TikTok can officially tell its users it doesn’t allow fetish content, but foot fetishists beg to differ. There are so many videos of people giving foot moisturizing tips, massage tips, people just stepping on gross things, and other dubious foot-related content, it’s ground zero for people into it. Like check out this “acupressure video” from 5 Minute Crafts, and tell me it’s not porn aimed at people who take a prurient interest in feet (not that there’s anything wrong with that).

Food-fetishism and sploshing videos on TikTok

Sitophilia is a form of sexual fetishism in which participants are aroused by situations involving food. It’s manifested on TikTok in videos featuring feeding fetishes, messy food content, and more. Check out this exceedingly vaginal chicken recipe, for instance. Or the videos under the Muckbang hashtag, in which many of the most popular videos feature young women “suggestively” eating food. It’s messy, weirdly personal, and clearly sexualized—100% fetish videos.

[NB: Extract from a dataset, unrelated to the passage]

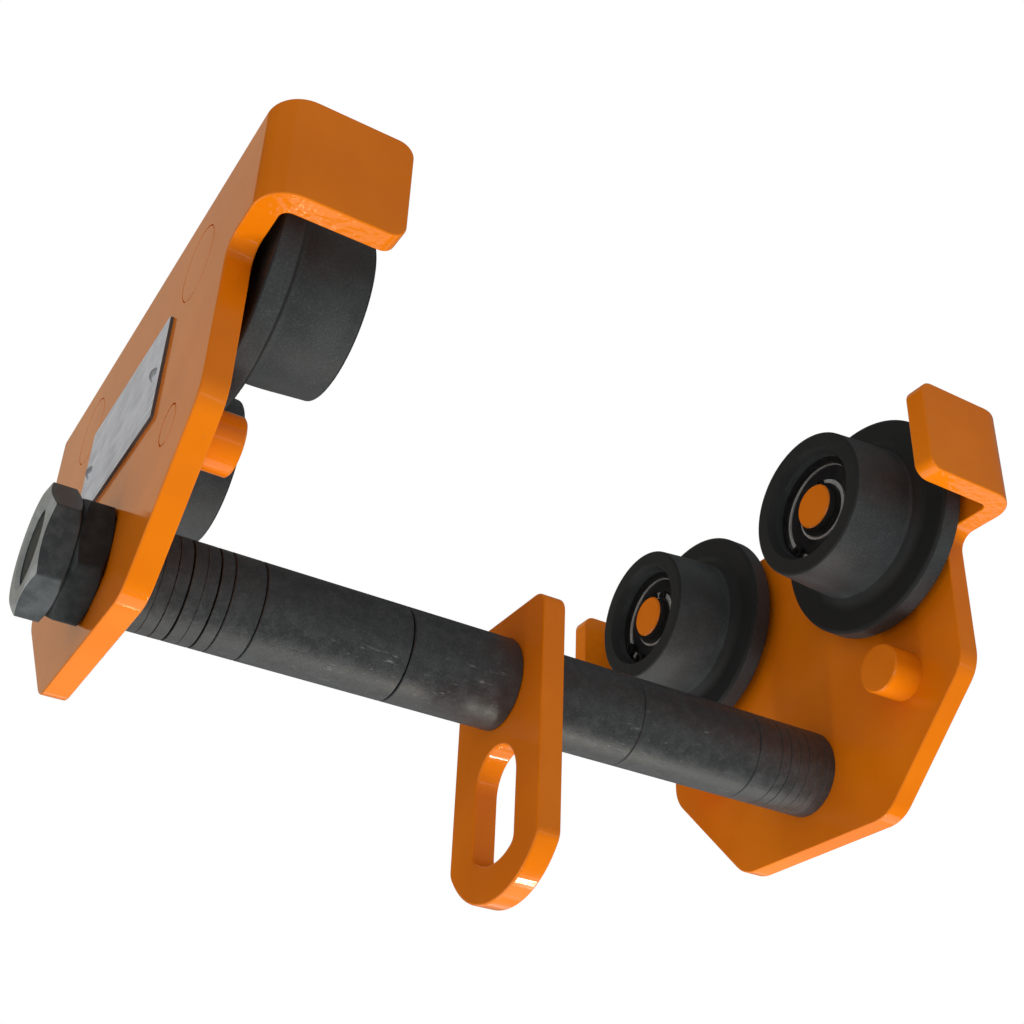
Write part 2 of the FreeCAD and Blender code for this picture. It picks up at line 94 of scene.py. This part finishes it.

“Sploshing” is closely related to messy food. Also known as “wet and messy,” fans of this fetish get turned on by huge amounts of a messy substance covering someone or something. It could be food (beans, chocolate syrup, etc) or it could be another substance like mud, slime, or paint (fetishists can be specific). But whatever you want to see dumped on someone, you can see it on TikTok.

Just straight up bondage

Liking being tied up or tying someone else up seems pretty common enough to be “vanilla,” but technically, it’s a fetish. You have to hide it on TikTok, but the ruse is easily seen-through. Sometimes bondage videos are presented as tutorials of how to escape being tied up, “comedy” videos featuring tied-up superheroes, videos like this, which is just behind-the-scenes footage from a bondage photoshoot, or this one: just a woman tying up her “sister.”

What does it all mean?

To recap: Fetishists on TikTok like messy things, anticipation, tying people up, and weird food concoctions. These are all things that are interesting to children as well. TikTok’s age minimum is 13 years old, so this kind of content is being put in front of countless children, and clearly resonates with them. Whether and how this might affect someone isn’t really known of course, but letting bottom-feeders who will do anything for views (maybe) influence the psyches of our children is part of the grand experiment we’re conducting on humanity right now, so I guess we’ll all find out before too long.